Tout n’est certes pas nouveau sous le soleil. La « fièvre hexagonale » décrite par Michel Winock ne date pas d’hier : Charles de Gaulle n’échappa-t-il pas de justesse à la mort, au Petit-Clamart, sur fond de haine politique et d’histoire tragique ? La nouveauté résulte de la conjonction de plusieurs phénomènes : une impuissance publique persistante face aux grands défis et aux attentes, au demeurant contradictoires, des citoyens – impuissance que postures et déclarations chaque jour plus martiales révèlent plus qu’elles ne cachent ; une détresse économique et sociale profonde et réelle dans des pans entiers de la population, et une inquiétude croissante de déclassement, y compris dans les classes moyennes ; une volonté accrue de participation sur tous les sujets, parfaitement légitime à condition de ne pas conduire à des simplifications extrêmes ; une fragmentation de nos sociétés – le fameux « archipel français » appréhendé par Jérôme Fourquet – où coexistent des manières de voir et de vivre inconciliables, faute de vrais lieux de débat public, d’appropriation de l’intérêt général et d’émergence de compromis forts ; un abaissement continu et préoccupant du langage et des rapports humains. Avec, à l’arrivée, une violence politique croissante, des agressions verbales et physiques d’élus, une pénétration de la haine jusque dans leur sphère privée, avec des intrusions dans certains domiciles et des tirs à balles réelles sur des maisons. Même les maires, élus de proximité aimés des Français, ne sont plus à l’abri. Évolution terrible, car quelle démocratie digne de ce nom peut vivre longtemps sans le plus grand nombre possible de femmes et d’hommes sincèrement engagés au service de leurs concitoyens ?

Avec ou sans mandat, que faire, comment penser et agir en citoyen libre et responsable lorsqu’une époque est aux portes du mandat impératif ? Comme souvent, la littérature offre quelques voies à suivre à tous ceux qui aiment leur pays mais qui, dotés d’un minimum de vie intérieure, ressentent la tentation légitime, presque naturelle, du pas de côté, un peu plus loin, un peu plus à l’écart du fracas du monde. Pas forcément aussi loin que des Esseintes qui, sous la plume de Huysmans dans À rebours, choisit le retrait absolu, au milieu de sa bibliothèque aux livres magnifiquement reliés, au point de ne plus supporter même la simple idée de voir ni d’entendre qui que ce soit. Plutôt en méditant les réflexions de Stefan Zweig, lorsqu’il décrit, dans Le Monde d’hier, l’inexorable montée de la haine avant 1914 : « Peu à peu […] il devint impossible d’échanger avec quiconque une parole raisonnable. Les plus pacifiques, les plus débonnaires étaient enivrés par les vapeurs de sang. Des amis que j’avais toujours connus comme des individualistes déterminés, voire comme des anarchistes intellectuels, s’étaient transformés du jour au lendemain en patriotes fanatiques […]. Toutes les conversations se terminaient par des phrases aussi sottes que celle-ci : "Qui ne sait haïr ne sait pas non plus aimer vraiment", ou encore par de grossières accusations […]. Il ne restait dès lors qu’une chose à faire : se replier sur soi-même et se taire aussi longtemps que dureraient la fièvre et le délire des autres. Même vivre en exil n’est pas si terrible que vivre seul dans sa patrie. » Les lecteurs de Roger Martin du Gard peuvent dans le même état d’esprit passer des Thibault, engagés aux côtés de Jacques dans la lutte historique, au Lieutenant-Colonel de Maumort, retiré en terre normande – et dans la contemplation.

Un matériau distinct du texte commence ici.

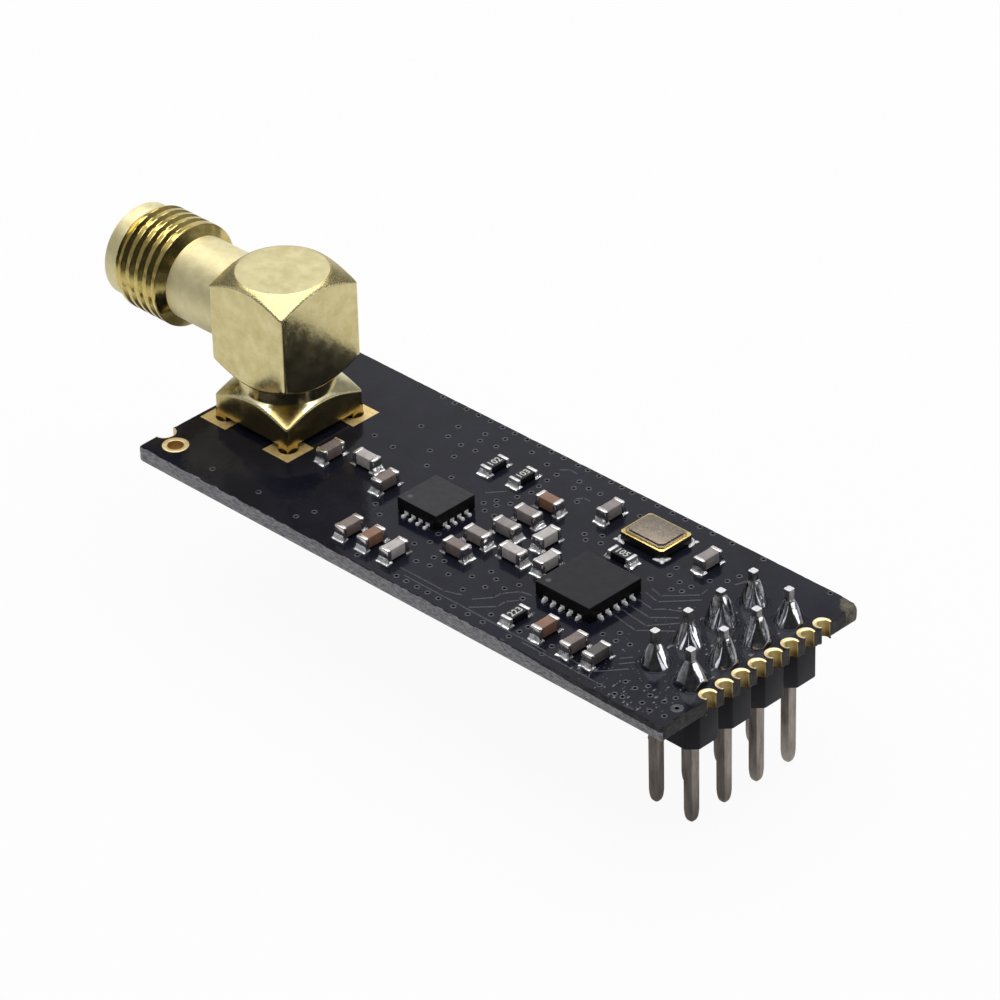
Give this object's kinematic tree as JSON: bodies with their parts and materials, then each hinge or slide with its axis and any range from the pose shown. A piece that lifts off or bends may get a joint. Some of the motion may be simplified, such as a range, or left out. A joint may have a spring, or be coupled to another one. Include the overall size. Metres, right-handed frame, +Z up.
{
  "type": "wireless transceiver module",
  "caption": "Small radio board with a right-angle threaded antenna jack at one end and a two-row pin header with plated half holes at the other.",
  "frame": {"origin": "centre of the header's pins on its seating plane, the underside of the header strip", "axes": "+Z up from the component side of the board, +X along the board from the antenna jack to the header, +Y across the board"},
  "size_m": [0.0482, 0.0154, 0.0185],
  "materials": {
    "solder_mask": "glossy black solder mask over glass-fibre board",
    "strip_plastic": "matte black moulded plastic",
    "pin_metal": "dull tin plate",
    "chip_plastic": "dark grey moulding compound",
    "tinned_copper": "tinned copper",
    "crystal_ceramic": "black ceramic",
    "gold_plate": "bright thin gold plate on copper",
    "lid_metal": "matte nickel plate",
    "tinned_end": "tin plate",
    "gold_plated_brass": "satin gold plate on turned brass",
    "white_dielectric": "white waxy plastic",
    "solder": "bright solder",
    "capacitor_ceramic": "fired ceramic",
    "resistor_ceramic": "black glaze on ceramic"
  },
  "bodies": {
    "root": {"amplifier_chip": "chip_plastic", "amplifier_chip_joints": "solder", "amplifier_chip_leads": "tinned_copper", "amplifier_supply_capacitor_1": "capacitor_ceramic", "amplifier_supply_capacitor_2": "capacitor_ceramic", "amplifier_supply_capacitor_3": "capacitor_ceramic", "antenna_pin_capacitor": "capacitor_ceramic", "balun_capacitor_1": "capacitor_ceramic", "balun_capacitor_2": "capacitor_ceramic", "bias_resistor": "resistor_ceramic", "capacitor_ends": "tinned_end", "capacitor_joints": "solder", "circuit_board": "solder_mask", "crystal_base": "crystal_ceramic", "crystal_joints": "solder", "crystal_lid": "lid_metal", "crystal_load_capacitor_1": "capacitor_ceramic", "crystal_load_capacitor_2": "capacitor_ceramic", "crystal_resistor": "resistor_ceramic", "crystal_seam_frame": "gold_plate", "edge_half_holes": "gold_plate", "edge_notch_lining": "gold_plate", "enable_pull_resistor": "resistor_ceramic", "gain_set_resistor": "resistor_ceramic", "harmonic_filter_capacitor": "capacitor_ceramic", "header_joints": "solder", "header_pins": "pin_metal", "header_strip": "strip_plastic", "input_filter_capacitor": "capacitor_ceramic", "jack_barrel": "gold_plated_brass", "jack_barrel_dielectric": "white_dielectric", "jack_block": "gold_plated_brass", "jack_block_dielectric": "white_dielectric", "jack_contact": "gold_plated_brass", "jack_joints": "solder", "jack_leg_pads": "gold_plate", "jack_signal_pin": "gold_plated_brass", "output_match_capacitor": "capacitor_ceramic", "radio_chip": "chip_plastic", "radio_chip_joints": "solder", "radio_chip_leads": "tinned_copper", "radio_supply_capacitor_1": "capacitor_ceramic", "radio_supply_capacitor_2": "capacitor_ceramic", "radio_supply_capacitor_3": "capacitor_ceramic", "receive_path_capacitor_1": "capacitor_ceramic", "receive_path_capacitor_2": "capacitor_ceramic", "resistor_ends": "tinned_end", "resistor_joints": "solder", "switch_bias_capacitor_1": "capacitor_ceramic", "switch_bias_capacitor_2": "capacitor_ceramic", "switch_bias_capacitor_3": "capacitor_ceramic", "test_hole_ring": "gold_plate"}
  },
  "joints": []
}
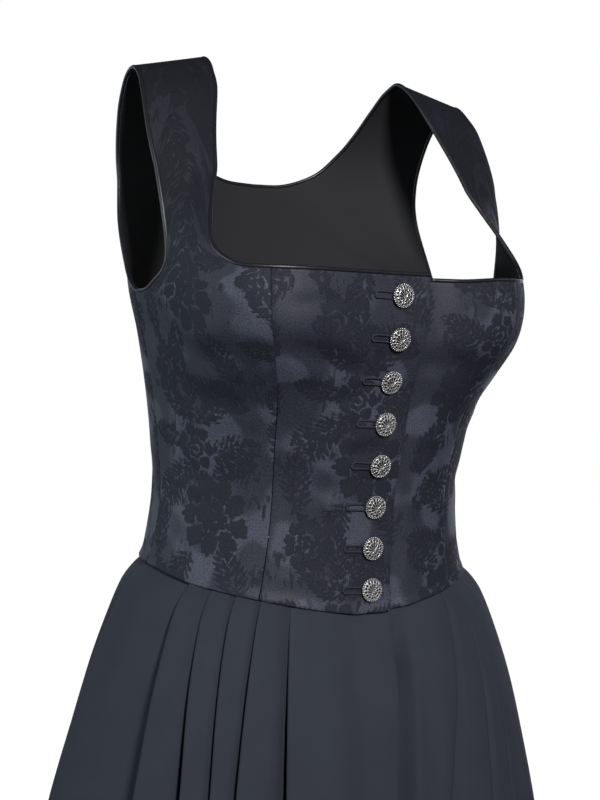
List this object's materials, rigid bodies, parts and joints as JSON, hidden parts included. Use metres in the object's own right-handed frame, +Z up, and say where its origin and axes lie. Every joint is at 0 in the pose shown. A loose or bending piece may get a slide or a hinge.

En ces temps incertains, peut-être convient-il de garder dans un coin de sa mémoire un beau récit – court roman ou longue nouvelle – de Cesare Pavese. À l’abri de la tourmente, Corrado vit une vie simple et paisible dans La Maison sur la colline, sans prendre parti dans une Italie où règne la violence fasciste. Il devient pourtant ami avec un groupe de jeunes engagés contre le fascisme, et lorsque l’étau des autorités se resserre sur eux, il se voit confronté à un choix aussi simple que terrible pour lui : continuer à jouir de la douceur de vivre sur sa chère colline, ou prendre le rude chemin de l’action, parce qu’au-delà de lui, l’essentiel est désormais en cause.